Phil Regan arrived at Camden Yards yesterday prepared for bad news.
He had seen Kevin Brown's right index finger grotesquely misshapen after the right-hander was hit by a line drive Thursday night, and the Orioles manager was sure that upon further examination, doctors would find the finger to be broken, a serious injury for a pitcher.
But Regan and Brown got good news: While the finger was dislocated at the top knuckle, there was little corollary damage, and Brown could be back in three weeks, or around the All-Star break.
"This is much better than I thought," said Regan, who had expected Brown to be out four to six weeks, or longer.
Brown and fellow starter Ben McDonald (inflamed shoulder tendon) were placed on the 15-day disabled list after Thursday night's game, but now their absences don't seem quite so indefinite. Brown told Regan that he will try to get back in the rotation in two weeks, although that's unlikely, and there's a chance McDonald could be activated close to the time he's eligible to come off the disabled list, July 2.
"I'm going to do everything I can to speed it along," said Brown, who will attempt to throw wearing a splint to keep his arm in shape, once the swelling in his finger subsides.
In the meantime, the Orioles will try to get by with a Mike and The Mechanics rotation: ace Mike Mussina and Scott Klingenbeck, Arthur Rhodes, Jamie Moyer and either Mike Oquist or Jimmy Haynes.
Late Thursday night, the Orioles seemed to be leaning toward calling up Triple-A pitcher Haynes, one of the club's top prospects, to fill in for Brown. But yesterday, their thinking changed toward starting Oquist, who has been used in long relief and pitched 4 2/3 innings after Brown departed Thursday.
Oquist would give the Orioles more of a known quantity, someone who they would feel sure is going to pitch five innings. Haynes, with no major-league experience, could fall flat at a time when the Orioles' relievers are already taxed (right-handers Jimmy Myers and Armando Benitez were recalled late Thursday night from Rochester to help the exhausted bullpen). And there is strong sentiment in the organization that Haynes would be better off pitching in Triple-A for the rest of this season.
When Brown was in the training room after suffering his injury, several players stopped by to take a peek and were appalled at how bad the dislocation looked. On the X-ray, the bony tip of Brown's finger was completely separated from the rest at the knuckle, and remained that way until being re-set by club doctor Michael Jacobs.
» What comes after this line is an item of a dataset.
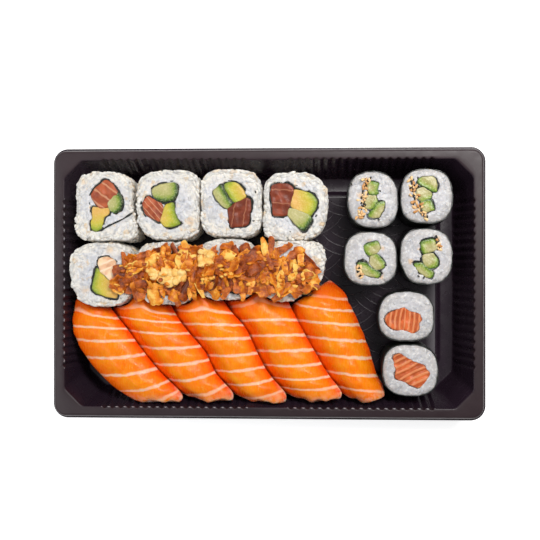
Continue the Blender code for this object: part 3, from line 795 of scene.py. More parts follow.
def grain_shape():
    """A cooked grain of short rice, one long, one wide and one high, slightly bent, with its faces."""
    turn = np.arange(6) * TAU / 6
    sections = ((-0.44, 0.28), (-0.27, 0.45), (0.0, 0.5), (0.26, 0.465), (0.43, 0.30))
    rings = [np.column_stack((np.full(6, x), r * np.cos(turn) + 0.48 * x * x, r * np.sin(turn)))
             for x, r in sections]
    return stacked(rings, (-0.5, 0.11, 0.0), (0.5, 0.11, 0.0))


GRAIN_POINTS, GRAIN_FACES = grain_shape()


def laid_grains(shape, centres, axes, normals, sizes):
    """Points of many grains at once: each lies along its axis with its normal up."""
    axes = unit(axes - normals * (axes * normals).sum(1, keepdims=True))
    across = np.cross(normals, axes)
    local = shape[None] * sizes[:, None]
    return (centres[:, None] + local[..., :1] * axes[:, None] + local[..., 1:2] * across[:, None]
            + local[..., 2:3] * normals[:, None])


def add_grains(build, points, **values):
    """Add grains, with values given for each grain or for all."""
    count, corners = points.shape[:2]
    offsets = (np.arange(count) * corners)[:, None, None]
    faces = [(rows[None] + offsets).reshape(-1, rows.shape[1]) for rows in GRAIN_FACES]
    values = {name: np.repeat(np.broadcast_to(value, count), corners) for name, value in values.items()}
    build.add(points.reshape(-1, 3), faces, **values)


def grain_sizes(rng, count, *spans):
    """Length, width and height of each grain, drawn from their spans."""
    return np.column_stack([rng.uniform(*span, count) for span in spans])


def scatter(candidates, gap):
    """Choose candidates that stay a gap apart, in their order."""
    chosen = []
    kept = np.empty(candidates.shape)
    for i, point in enumerate(candidates):
        near = ((kept[:len(chosen)] - point) ** 2).sum(1) < gap * gap
        if not near.any():
            kept[len(chosen)] = point
            chosen.append(i)
    return np.array(chosen, int)


SIDE_TRIES = 3200
SIDE_GAP = 2.35
TAN_SHARE = 0.10
FACE_TRIES = 5200


def side_grains(build, roll, rng):
    """Loose grains all round the side of an inside-out roll."""
    angle = rng.uniform(-np.pi, np.pi, SIDE_TRIES)
    z = rng.uniform(roll.low + 0.4, roll.top - 0.9, SIDE_TRIES)
    chosen = scatter(roll.side(angle, z, 0.0), SIDE_GAP)
    angle, z = angle[chosen], z[chosen]
    n = len(chosen)
    tangent = unit(roll.side(angle + 0.02, z, 0.0) - roll.side(angle - 0.02, z, 0.0))
    up = np.tile((0.0, 0.0, 1.0), (n, 1))
    normals = unit(np.cross(tangent, up) + rng.normal(0, 0.16, (n, 3)))
    turn = rng.uniform(0, np.pi, n)
    axes = tangent * np.cos(turn)[:, None] + up * np.sin(turn)[:, None] + rng.normal(0, 0.12, (n, 3))
    sizes = grain_sizes(rng, n, (4.6, 6.0), (2.1, 2.6), (1.9, 2.3))
    centres = roll.side(angle, z, rng.uniform(0.95, 1.45, n))
    # Grains near the cut lie along it, so that none stands up through the cut face.
    near_top = slope(z, roll.top - 3.0, roll.top - 1.0)[:, None]
    axes = unit(axes * (1 - near_top) + tangent * near_top * 1.2)
    centres[:, 2] = np.minimum(centres[:, 2], roll.top - sizes[:, 1] / 2 + 0.15)
    tint = np.where(rng.uniform(0, 1, n) < TAN_SHARE, rng.uniform(0.15, 0.6, n), 0.0)
    tint = np.where(noise(centres, 7.0, 5) > 0.45, np.maximum(tint, rng.uniform(0.1, 0.45, n)), tint)
    points = laid_grains(GRAIN_POINTS, centres, axes, normals, sizes)
    tint = tint * (z > roll.top - 8.0)
    add_grains(build, points, shade=rng.uniform(0, 1, n), tint=tint, rim=1.0, stain=1.0)


def top_grains(build, roll, rng, obstacles, tints, gap, inset, dome, relief, stain, proud):
    """Grains in the cut face, sliced flush, lying along the nori and fillings next to them."""
    box = roll.radii[-2].max()
    middle = roll.middle()

    def polar(spots):
        """Angle and distance from the middle of the roll, and the distance of its side there."""
        away = spots - middle
        angle = np.arctan2(away[:, 1], away[:, 0])
        limit = roll.radius(angle, np.full(len(spots), roll.top - 1.2))
        return angle, np.linalg.norm(away, axis=1), limit

    spots = middle + rng.uniform(-box, box, (FACE_TRIES, 2))
    angle, reach, limit = polar(spots)
    keep = reach < limit - inset
    direction = np.column_stack((np.cos(angle + np.pi / 2), np.sin(angle + np.pi / 2)))
    closest = np.full(FACE_TRIES, 99.0)
    for path, closed, clear in obstacles:
        away, run = near_path(spots, path, closed)
        keep &= away > clear
        if closed:
            keep &= ~inside(spots, path)
        nearer = away < closest
        closest = np.where(nearer, away, closest)
        direction = np.where((nearer & (away < 3.0))[:, None], run, direction)
    places = np.flatnonzero(keep)
    places = places[scatter(spots[places], gap)]
    spots, direction, closest, reach, limit = (a[places] for a in (spots, direction, closest, reach, limit))
    n = len(spots)
    free = slope(np.minimum(closest, limit - reach), 1.4, 3.0)[:, None]
    turn = rng.uniform(0, TAU, n)
    axes = unit(direction * (1 - 0.85 * free) + np.column_stack((np.cos(turn), np.sin(turn))) * free)
    axes = raised(axes, rng.normal(0, 0.06, n))
    normals = unit(raised(rng.normal(0, 0.08, (n, 2)), 1.0))
    sizes = grain_sizes(rng, n, (3.8, 5.4), (2.0, 2.6), (1.5, 2.0))
    z = roll.top - sizes[:, 2] / 2 + rng.uniform(-0.10, 0.22, n) * relief + proud
    z = z - dome * np.clip(reach / limit, 0, 1) ** 5
    tint = np.zeros(n)
    for x, y, radius, strength in tints:
        away = np.linalg.norm(spots - middle - (x, y), axis=1) / radius
        tint = np.maximum(tint, strength * np.clip(1.4 - away, 0, 1) * rng.uniform(0.4, 1.0, n))
    points = laid_grains(GRAIN_POINTS, raised(spots, z), axes, normals, sizes)
    # What stands above the cut is pressed down to it.
    flat = points.reshape(-1, 3)
    share = np.divide(*polar(flat[:, :2])[1:])
    cut = roll.top + proud + 0.10 * relief * noise(flat * (1, 1, 0), 2.6, 9)
    cut = cut - dome * np.clip(share, 0, 1.1) ** 5
    flat[:, 2] -= np.maximum(flat[:, 2] - cut, 0) * 0.85
    points = flat.reshape(points.shape)
    add_grains(build, points, shade=rng.uniform(0, 1, n), tint=tint, rim=(reach / limit) ** 2, stain=stain)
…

Nevertheless, Brown said he was told there was relatively little ligament damage, a tear to a lower ligament that had little to do with the movement in the finger. Brown, too, is lucky in this: He uses his middle finger to apply most of the pressure to his sinking fastball, while his index finger is used primarily to guide the ball. An injury to his middle finger, then, would've been much worse.
Brown suffered the injury as he leaped and reached with his bare hand for a liner by Troy O'Leary, a habit of his that managers and pitching coaches have been trying to curb for years.
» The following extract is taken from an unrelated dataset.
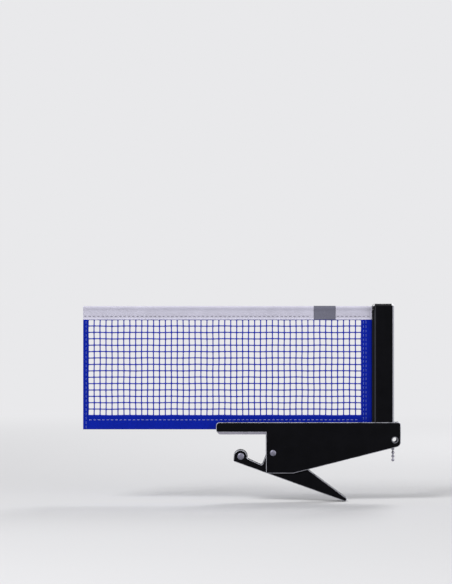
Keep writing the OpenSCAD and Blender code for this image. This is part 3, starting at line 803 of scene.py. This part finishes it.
def twine_net(scene):
    """The net: upright and level strands of twine, each a tube that swells where it is knotted to
    the others. The whole is then moved by its slack."""
    net = scene.net_clamp_net
    low, high = box("net_mesh")
    # a strand's circles, as shares of a mesh, are closer near its knots
    circles = np.array([0.0, 0.07, 0.15, 0.32, 0.5, 0.68, 0.85, 0.93])

    def family(first, last, pitch):
        """Even places for the strands that cross this way, about a pitch apart. Then, for a strand
        that runs this way, the places and radii of its circles. A radius swells at each crossing
        in a bell curve."""
        count = round((last - first) / pitch)
        step = (last - first) / count
        along = first + (np.arange(count)[:, None] + circles[None]).ravel() * step
        along = np.r_[first - TUCK, along, last, last + TUCK]
        near = np.abs((along - first + step / 2) % step - step / 2)
        swell = np.exp(-(near / (KNOT_REACH * step)) ** 2)
        swell[[0, -1]] = 0
        return first + np.arange(count + 1) * step, along, net.twine / 2 * (1 + net.knot * swell)

    xs, along_x, radius_x = family(low[0], high[0], net.mesh_width)
    zs, along_z, radius_z = family(low[2], high[2], net.mesh_height)
    upright = tube(middle_plane(0.0, along_z), radius_z, 7)
    level = tube(middle_plane(along_x, 0.0), radius_x, 7)
    points, faces, uvs = joined([repeated(upright, middle_plane(xs, 0.0)),
                                 repeated(level, middle_plane(0.0, zs))])
    made = piece("twine_net", (points + slack(points), faces, uvs),
                 twisted_twine(tuple(scene.net_clamp_colours.blue)))
    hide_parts("net_mesh")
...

Boston's Kevin Kennedy, who managed Brown in Texas, said he talked to Brown about reaching for grounders constantly.
"It's an instinct thing," Kennedy said. "It's tough to break. He's competitive. He wants to knock the ball down."
Said Boston's Roger Clemens: "It's a bad habit, I've done it a few times. It's a hard thing to break."
Many pitchers end the habit by reminding themselves perpetually never to reach for any ball barehanded. Others practice by hold their bare hands behind their back.
"Maybe I can come up with some Pavlovian treatment," mused Brown, when asked how he learn to end the habit. "I've never had to deal with that.
"It's not something I think about. It's just a reaction. I've gotten hit before, but it's never been this serious."
McDonald could be back July 2, or his shoulder trouble could keep him out longer. McDonald tried playing catch with Bret Barberie in the batting cages during Thursday night's game, but stopped after just 20 pitches. The pain in his shoulder, caused by an inflamed tendon, had not gone away.
"You don't how these type of things go," McDonald said. "A week, two weeks, a month, whatever. As far as putting a timetable on it, it's too hard."
But McDonald said he feels he is improving gradually, and there's a chance he and Brown could be back in the rotation around the All-Star break.
Regan admitted that this was a better scenario than he expected.
A NEW PITCH
With injuries to Ben McDonald and Kevin Brown, the Orioles' starting rotation has a new look:
1. Mike Mussina: The ace, although in his two starts before last night, he was less than that.
2. Scott Klingenbeck: Last Monday morning, the Orioles were thinking about returning him to the minors after his start that night. Now he's a mainstay.
3. Arthur Rhodes: Started the year at No. 5, but was sent down to the minors to work on his delivery and control.
4. Jamie Moyer: For most of this year, he has been used as a middle reliever. They really need him to provide six or seven innings consistently.
5. Mike Oquist: He had a 1-3 record and an 8.62 ERA in his nine starts last year, but he has pitched effectively in relief this year.